My job, the thing I do in between wishing I didn’t, is ostensibly a sales role with a visual merchandising component thrown in for good measure.
I recently spent a couple of days in Sydney at head office meeting the newly appointed National Sales Manager. Truthfully I thought, to coin a dated American idiom, the jig was up. Surely when this seasoned gent scratched the surface it was going to be screamingly apparent that I am technically…well, crap.
Spouse believes I have a gift – the gift to appear outrageously industrious whenever my boss calls me. I can turn an email, three phone calls and several runs to the outer Eastern suburbs into a weeks worth of damnably hard slog.
My paterfamilias pronounced early that ‘bulldust baffles brains (he shied away from the coarser word for excrement) – an axiom which has consistently characterised my entire working life.
We had a meeting with the young buyer for a chain store and while discussions about gross profit, mark-up and catalogue sales abounded, I was mentally fixated on how shiny her long dark hair was. For once they pull out the figures and percentages I’m gone – suddenly everyone is speaking Urdu.

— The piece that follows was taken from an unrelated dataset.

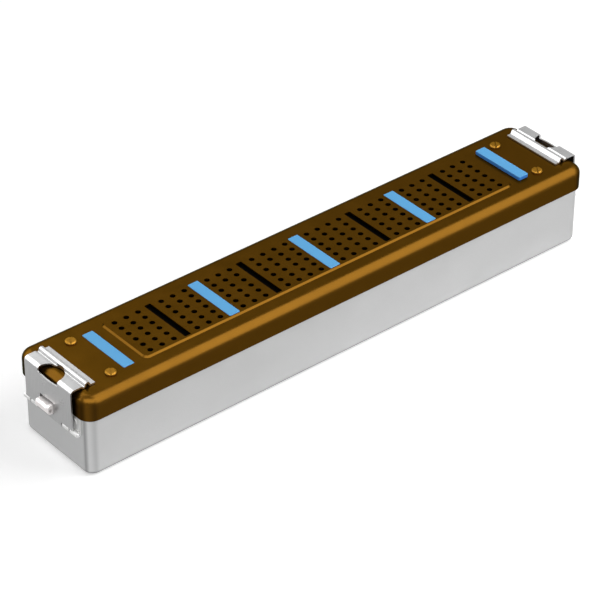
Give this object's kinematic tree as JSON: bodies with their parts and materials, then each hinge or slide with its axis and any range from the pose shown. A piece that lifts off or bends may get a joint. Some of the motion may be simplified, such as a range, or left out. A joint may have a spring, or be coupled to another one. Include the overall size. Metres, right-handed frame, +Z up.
{
  "type": "sterilization container",
  "caption": "Long, slim metal box for steam sterilizing one instrument: a plain tub, a perforated lid with seal and filter, and a hinged latch on each end.",
  "frame": {"origin": "centre of the tub's base, on the surface it stands on", "axes": "X along the length, Y across the width, Z up; the picture's near end is -X and its long side in view is -Y"},
  "size_m": [0.4704, 0.0802, 0.0692],
  "materials": {
    "tub_metal": "natural anodized, satin",
    "lid_metal": "bronze-gold anodized, glossy",
    "screw_metal": "gold coloured, polished",
    "bar_silicone": "light blue silicone, matte",
    "seal_silicone": "pale silicone, matte",
    "filter_fabric": "dark reusable filter cloth",
    "inner_steel": "brushed stainless steel",
    "bracket_steel": "satin stainless steel",
    "pin_steel": "polished stainless steel",
    "lug_metal": "pale satin metal",
    "latch_steel": "glossy stainless steel"
  },
  "bodies": {
    "tub": {"tub_shell": "tub_metal", "hinge_bracket_left": "bracket_steel", "hinge_bracket_right": "bracket_steel", "hinge_pin_left": "pin_steel", "hinge_pin_right": "pin_steel", "bracket_rivets_left": "bracket_steel", "bracket_rivets_right": "bracket_steel", "seal_lug_left": "lug_metal", "seal_lug_right": "lug_metal"},
    "lid": {"lid_shell": "lid_metal", "lid_gasket": "seal_silicone", "filter_sheet": "filter_fabric", "filter_retainer": "inner_steel", "lid_screws": "screw_metal", "screw_nuts": "inner_steel", "screw_seals": "seal_silicone", "stacking_bar_left": "bar_silicone", "stacking_bar_middle": "bar_silicone", "stacking_bar_right": "bar_silicone", "end_bar_left": "bar_silicone", "end_bar_right": "bar_silicone"},
    "latch_left": {"latch_plate_left": "latch_steel"},
    "latch_right": {"latch_plate_right": "latch_steel"}
  },
  "joints": [
    {"name": "lid_lift", "type": "slide", "parent": "tub", "child": "lid", "axis": [0, 0, 1], "range_m": [0, 0.025]},
    {"name": "latch_left_hinge", "type": "hinge", "parent": "tub", "child": "latch_left", "pos_m": [-0.22855, 0, 0.033], "axis": [0, -1, 0], "range_deg": [0, 125]},
    {"name": "latch_right_hinge", "type": "hinge", "parent": "tub", "child": "latch_right", "pos_m": [0.22855, 0, 0.033], "axis": [0, 1, 0], "range_deg": [0, 125]}
  ],
  "couplings": [
    {"joint": "latch_left_hinge", "follows": "lid_lift", "rad_per_m": 87.26},
    {"joint": "latch_right_hinge", "follows": "lid_lift", "rad_per_m": 87.26}
  ]
}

But watch me go when opinion on brand suitability is solicited. I am an instant expert on demographics, consumer buying patterns and optimum display position. The ability to string a sentence together plus a vaguely theatrical delivery combine to create instant expert credibility.
My enthusiasm for selling had well and truly waned by the first half of last year. I found it increasingly difficult to secure appointments with owners and managers who generally took one look at my brief case and over-eager smile and shook their heads.
Sorry, we are not including any new brands in our range OR We are closing down, didn’t you see the dirty great ALL STOCK MUST GO sign on your way in?!
So, given I don’t thrive on rejection, I resigned myself to failure and spent the rest of the year being an overpaid visual merchandiser for three chain stores. The hand full of actual independent stockists were visited so often I knew their pets names, star signs, political views and what they would prefer to do if they weren’t trapped in a three year lease.
The first chain is a shiny ubiquitous jewellery store owned by a family in New Zealand and part of their own chain of three…
…oh look, why the secrecy? It’s Angus and Coote.
Anyway, they are a highly regulated group of stores where managers are constantly castigated for not reaching daily sales targets. I have seen staff in tears after being on the phone to their area managers. Is it at all possible in retail that you can be paid enough money to smile your way through a daily bollocking from some caffeine fuelled company hack who thrives on stress?
I am required to sign a visitor’s book when I arrive. Fair enough. The manager and I will then sign a separate logbook. I will be handed a key and left to my own devices. When I leave I sign out – twice. Recently they have been instructed to check the bags of all reps. I am unlikely to pilfer a 9ct elephant pendant or created ruby drop earrings and even less likely to make off with my own stock – I can steal that from myself. I am fully expecting sniffer dogs and finger printing by years end.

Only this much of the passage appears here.